DO THIS:
Copy all of the material below exactly.

>>>>

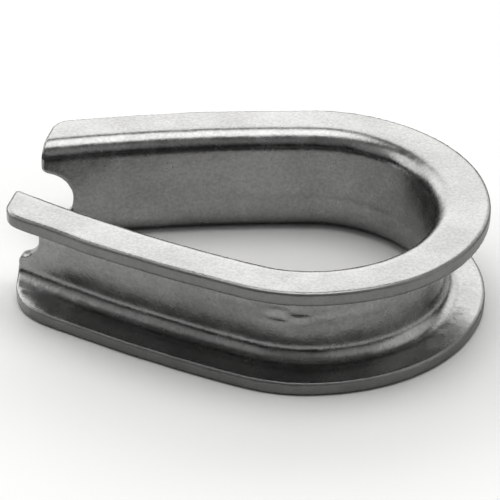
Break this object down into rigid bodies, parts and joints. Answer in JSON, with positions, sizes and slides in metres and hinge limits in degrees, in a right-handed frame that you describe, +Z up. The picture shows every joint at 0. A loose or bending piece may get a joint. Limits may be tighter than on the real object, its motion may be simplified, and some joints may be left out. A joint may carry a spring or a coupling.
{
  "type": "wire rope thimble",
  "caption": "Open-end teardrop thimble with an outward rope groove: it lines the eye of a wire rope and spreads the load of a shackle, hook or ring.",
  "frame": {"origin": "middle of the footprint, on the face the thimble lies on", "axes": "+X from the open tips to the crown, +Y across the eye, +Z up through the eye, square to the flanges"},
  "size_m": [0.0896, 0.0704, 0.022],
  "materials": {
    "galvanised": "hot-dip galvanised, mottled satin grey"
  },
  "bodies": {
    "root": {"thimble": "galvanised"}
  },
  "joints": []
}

<<<<

WRITTEN RESPONSE:
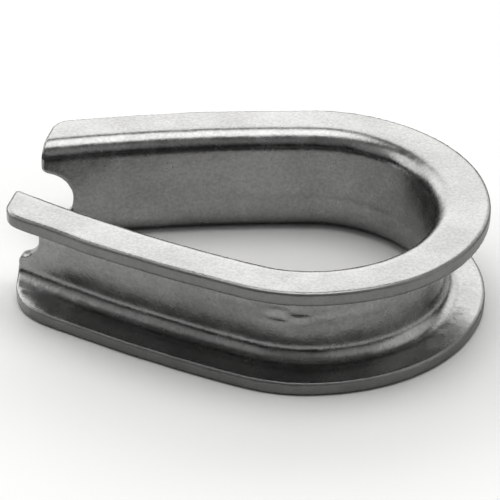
Break this object down into rigid bodies, parts and joints. Answer in JSON, with positions, sizes and slides in metres and hinge limits in degrees, in a right-handed frame that you describe, +Z up. The picture shows every joint at 0. A loose or bending piece may get a joint. Limits may be tighter than on the real object, its motion may be simplified, and some joints may be left out. A joint may carry a spring or a coupling.
{
  "type": "wire rope thimble",
  "caption": "Open-end teardrop thimble with an outward rope groove: it lines the eye of a wire rope and spreads the load of a shackle, hook or ring.",
  "frame": {"origin": "middle of the footprint, on the face the thimble lies on", "axes": "+X from the open tips to the crown, +Y across the eye, +Z up through the eye, square to the flanges"},
  "size_m": [0.0896, 0.0704, 0.022],
  "materials": {
    "galvanised": "hot-dip galvanised, mottled satin grey"
  },
  "bodies": {
    "root": {"thimble": "galvanised"}
  },
  "joints": []
}